El Festival fue una escala multicolor de deslumbramientos. Constituyó una vasta posibilidad de conocimiento y relación, en los más variopintos matices: vivencial, geográfico, cultural, poético, humano. Además del hallazgo invaluable de un receptor ávido y filial, pudimos abrazarnos poetas de unos sesenta países y una veintena de lenguas. Accedimos a asuntos y estilos inquietantes, siempre posibles, incluso cuando no coincidían con el concepto o la tradición propia. Evito mencionar nombres para no crear celos y quebrantaduras en el ánimo de feliz amistad que dejó el Festival. Verificamos la amplitud de posibilidades para ejercer la poesía, con disímiles maneras de expresar y hasta actuar el poema. Por sus textos nos acercamos a la realidad de sus respectivos mundos, lo que nos prepara mejor para comprender y aceptar. Y, sobre todo, establecimos una dinámica camaraderil que nos hacía pensar en una suerte de Naciones Unidas para la Poesía, todos con el entusiasmo de la paz, la justicia y la belleza. Un país mordido rabiosamente por la violencia, de pronto nos encaraba a los mejores valores que salvan al ser humano. Nunca podremos agradecer suficientemente esto al Festival de Medellín y su increíble público.

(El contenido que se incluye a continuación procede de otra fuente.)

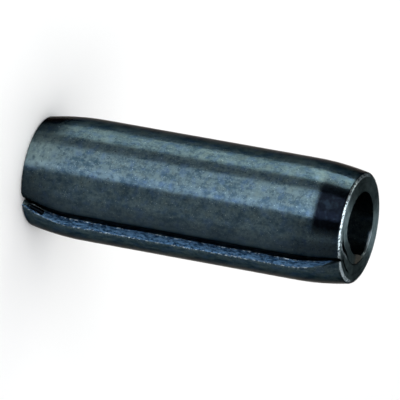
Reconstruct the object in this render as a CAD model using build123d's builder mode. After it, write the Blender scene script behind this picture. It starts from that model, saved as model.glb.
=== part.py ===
from build123d import *

from math import atan2, cos, degrees, radians, sin, sqrt
import os

# Coiled spring pin: one strip of spring steel, rolled into two and a quarter wraps, with swaged ends.
# It stands on its lower end, with its axis along Z. Lengths are in millimetres, angles in degrees.
# Angles are measured in the section, and the strip runs inwards as its angle grows.

# Driving dimensions
pin_length = 35.0
body_diameter = 12.6
strip_thickness = 0.95
wrap_gap = 0.03  # between one wrap and the next
lip_gap = 0.07  # under the lip's tip, which stands off a little
stub_gap = 0.09  # outside the innermost wrap

# Swaged ends: the wraps are drawn in along a curve that leaves the body smoothly
swage_length = 5.8
end_drop = 0.6  # how far the radius comes in at the end face
bottom_rim = (0.19, 0.3)  # rounded outer rim: its width on the end face and its height along the side
top_rim = (0.34, 0.55)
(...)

Y así todo –excelencia frutal, exhuberancia vegetal, calidez de cicerones, vivacidad poética, desbordada presencia de Botero, simpatía humana– fluía a su desenlace grandioso. De nuevo el cerro Nutibara, de nuevo inundado río humano, de nuevo pechos y oídos expectantes, de nuevo el fluir de voces diversas, sumándose en el entramado de textos, un ancho y múltiple fresco que exponía el mundo. Otra vez, multitudinarios aplausos sentidos, la apoteosis de identificación y afecto. Cinco horas cuarenta minutos de poemas dichos en las varias lenguas de Babel. Cinco horas y tanto de diálogo armonizante. De tensiones y distensiones inteligentes y sensibles. ¡Qué maravilla! Imposible descabalgar del asombro. La realidad nos venció por exceso. La vida es mucho más de lo que vemos, incluso más de lo que deseamos ver. Estaba absolutamente en lo cierto Martí: yerran quienes creen que la fruta toda se queda en la cáscara. No les digo “Crean”, sino, “Vayan a Medellín”.